- [GIVEN MATERIAL]
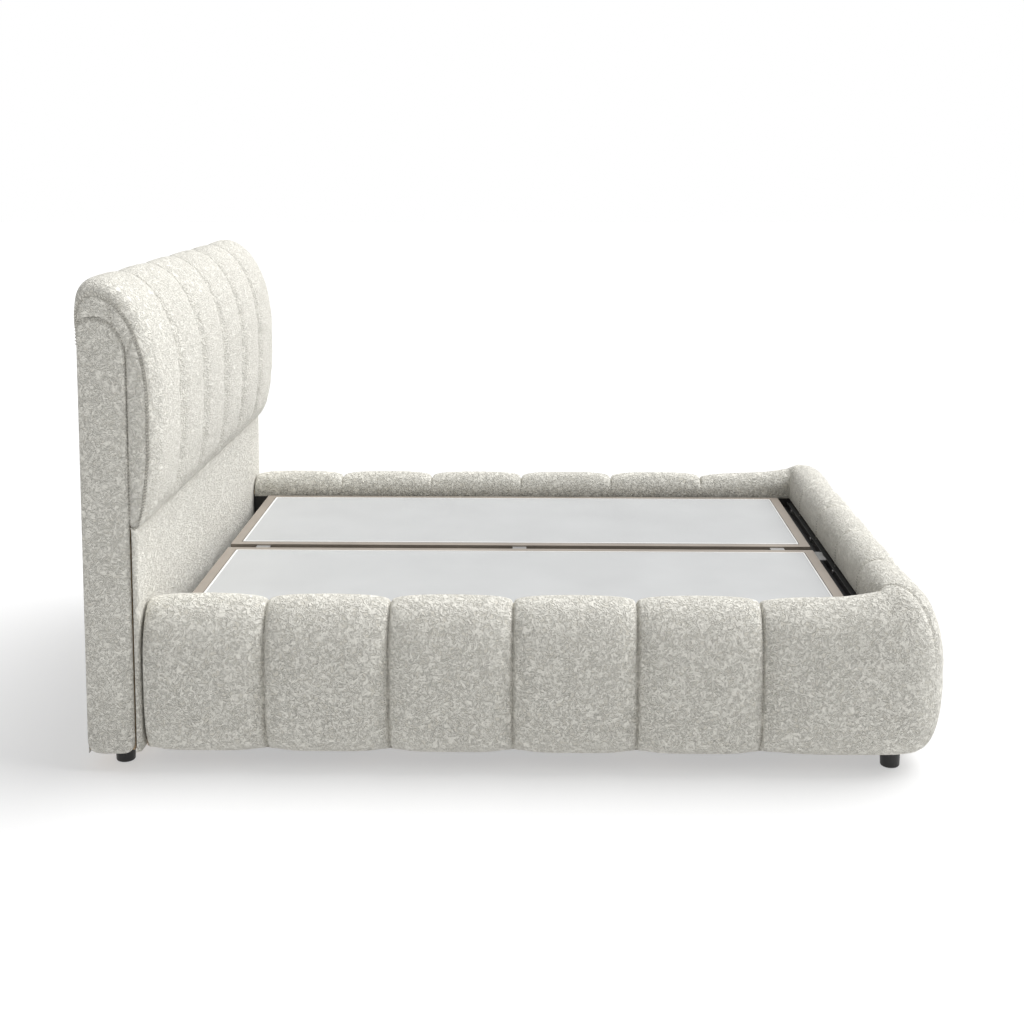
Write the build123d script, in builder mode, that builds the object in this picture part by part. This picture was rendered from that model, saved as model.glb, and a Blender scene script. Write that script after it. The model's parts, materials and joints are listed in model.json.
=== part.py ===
"""Upholstered storage bed: channelled headboard, padded rails and a gas-lift platform.

Frame: +X runs from the headboard to the foot, +Y to the sleeper's left, +Z up.
The origin is on the floor, under the middle of the bed. All sizes are in millimetres.
"""
import os
from math import atan2, cos, degrees, hypot, radians, sin

from build123d import *

os.makedirs("parts", exist_ok=True)

# ---------------------------------------------------------------- overall sizes
HALF_LENGTH = 1165        # headboard back and foot rail face
HALF_WIDTH = 920          # outer face of a side rail pad
RAIL_BOTTOM = 48          # underside of the upholstery above the floor
BOARD_BOTTOM = 58         # underside of the rail boards
SIDE_CROWN = 470          # highest line of a side rail
FOOT_CROWN = 508          # highest line of the foot rail
HEADBOARD_TOP = 1350
BOARD = 15                # thickness of the rail boards

# ---------------------------------------------------------------- headboard
HEAD_HALF_WIDTH = 895
SLAB_BACK = -HALF_LENGTH
SLAB_FRONT = -1035        # front face of the timber slab
LOWER_FRONT = -1009       # front face of the flat lower panel
PAD_FRONT = -951          # crest of the channelled pad
PAD_BOTTOM = 677
SLAB_TOP = 1245
SLAB_SIDE = 15            # thickness of the padded side panels
BACK_COVER = 5
BACK_PANEL = 9
FRONT_PANEL = 12
POST_WIDTH = 40
POST_PITCH = 560
HEAD_TOP_RAIL_BOTTOM = 1150
PAD_TUCK = 1180           # lower edge of the pad behind the slab
PAD_BACK_INSET = 15

# ---------------------------------------------------------------- rails
RAIL_INNER = 750          # inner face of the side rails
RAIL_OUTER_BOARD = 850
SIDE_BOARD_TOP = 410
FOOT_INNER = 1000
FOOT_OUTER_BOARD = 1095
FOOT_BOARD_TOP = 438
RIB_PITCH = 400

# ---------------------------------------------------------------- platform
PLATFORM_HALF_LENGTH = 950
PLATFORM_HALF_WIDTH = 730
CENTRE_GAP = 42           # between the two half frames
TUBE = 30
TUBE_WALL = 1.5
PLATFORM_TOP = 396
PLATFORM_BOTTOM = PLATFORM_TOP - TUBE
PANEL = 10                # thickness of the two platform boards
JOINT_PLATE_PITCH = 840

# ---------------------------------------------------------------- lift mechanism, (x, z) at rest
LIFT_BASE = (-527, 216)
LIFT_TOP = (-796, 340)
GUIDE_BASE = (-357, 149)
GUIDE_TOP = (-732, 311)
STRUT_BASE = (-578, 112)
STRUT_TOP = (-428, 245)
HINGE_PLATE = (730, 734)  # distance of each flat part from the centre plane
GUIDE_ARM = (734.6, 738.6)
LIFT_ARM = (739.2, 743.2)
BASE_PLATE = (744, 750)
STRUT_PLANE = 711
ARM_HALF_WIDTH = 15
PIN_RADIUS = 5
RUNNING_GAP = 0.05
OPEN_PIVOT_RADIUS = 10    # oversize eye where the linkage loop is left open
STUD_RADIUS = 4

SIDES = (("right", -1), ("left", 1))


def write(piece, label):
    """Label a finished piece and save it under its own name."""
    piece.part.label = label
    export_step(piece.part, f"parts/{label}.step")


def upright(y_high):
    """Plane across the bed at y_high: sketches on it are (x, z) and extrude towards -Y."""
    return Plane.XZ.offset(-y_high)


def blocks(label, *boxes):
    """One node of plain rectangular pieces, each (x0, x1, y0, y1, z0, z1)."""
    with BuildPart() as group:
        for x0, x1, y0, y1, z0, z1 in boxes:
            with BuildSketch(Plane.XY.offset(z0)):
                with Locations(((x0 + x1) / 2, (y0 + y1) / 2)):
                    Rectangle(x1 - x0, y1 - y0)
            extrude(amount=z1 - z0)
    write(group, label)


def mirrored(side, inner, outer):
    """Low and high Y of a piece that lies between two distances from the centre plane."""
    return tuple(sorted((side * inner, side * outer)))


# ================================================================ headboard
def headboard_posts():
    front = SLAB_FRONT - FRONT_PANEL
    back = SLAB_BACK + BACK_COVER + BACK_PANEL
    outer = HEAD_HALF_WIDTH - SLAB_SIDE - POST_WIDTH / 2
    centres = (-outer, -POST_PITCH / 2, POST_PITCH / 2, outer)
    half = POST_WIDTH / 2
    blocks("headboard_posts", *[
        (back, front, y - half, y + half, BOARD_BOTTOM, HEAD_TOP_RAIL_BOTTOM) for y in centres])


def headboard_crossrails():
    front = SLAB_FRONT - FRONT_PANEL
    back = SLAB_BACK + BACK_COVER + BACK_PANEL
    half = POST_WIDTH / 2
    outer = HEAD_HALF_WIDTH - SLAB_SIDE - half
    spans = ((-outer + half, -POST_PITCH / 2 - half),
             (-POST_PITCH / 2 + half, POST_PITCH / 2 - half),
             (POST_PITCH / 2 + half, outer - half))
    boxes = []
    for height in (BOARD_BOTTOM, 350, 640, 900):
        for low, high in spans:
            boxes.append((back, front, low, high, height, height + POST_WIDTH))
    blocks("headboard_crossrails", *boxes)


def headboard_top_rail():
    """Rounded timber that carries the pad over the top of the slab."""
    half = HEAD_HALF_WIDTH - SLAB_SIDE
    back = SLAB_BACK + PAD_BACK_INSET
    front = SLAB_FRONT - FRONT_PANEL
    with BuildPart() as top_rail:
        with BuildSketch(upright(half)) as profile:
            with Locations(((back + front) / 2, (HEAD_TOP_RAIL_BOTTOM + SLAB_TOP) / 2)):
                Rectangle(front - back, SLAB_TOP - HEAD_TOP_RAIL_BOTTOM)
            fillet(profile.vertices().group_by(Axis.Y)[-1], radius=35)
        extrude(amount=2 * half)
    write(top_rail, "headboard_top_rail")


def headboard_panels():
    half = HEAD_HALF_WIDTH - SLAB_SIDE
    blocks("headboard_front_panel",
           (SLAB_FRONT - FRONT_PANEL, SLAB_FRONT, -half, half, BOARD_BOTTOM, 1205))
    panel_back = SLAB_BACK + BACK_COVER
    blocks("headboard_back_panel",
           (panel_back, panel_back + BACK_PANEL, -half, half, BOARD_BOTTOM, HEAD_TOP_RAIL_BOTTOM))
    blocks("headboard_back_cover",
           (SLAB_BACK, panel_back, -half, half, RAIL_BOTTOM, PAD_TUCK - 5))
    blocks("headboard_lower_pad",
           (SLAB_FRONT, LOWER_FRONT, -HEAD_HALF_WIDTH, HEAD_HALF_WIDTH, RAIL_BOTTOM, PAD_BOTTOM))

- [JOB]
Pull out all lines of the data with the string "that".

- [RESPONSE BELOW]
Write the build123d script, in builder mode, that builds the object in this picture part by part. This picture was rendered from that model, saved as model.glb, and a Blender scene script. Write that script after it. The model's parts, materials and joints are listed in model.json.
    """Low and high Y of a piece that lies between two distances from the centre plane."""
    """Rounded timber that carries the pad over the top of the slab."""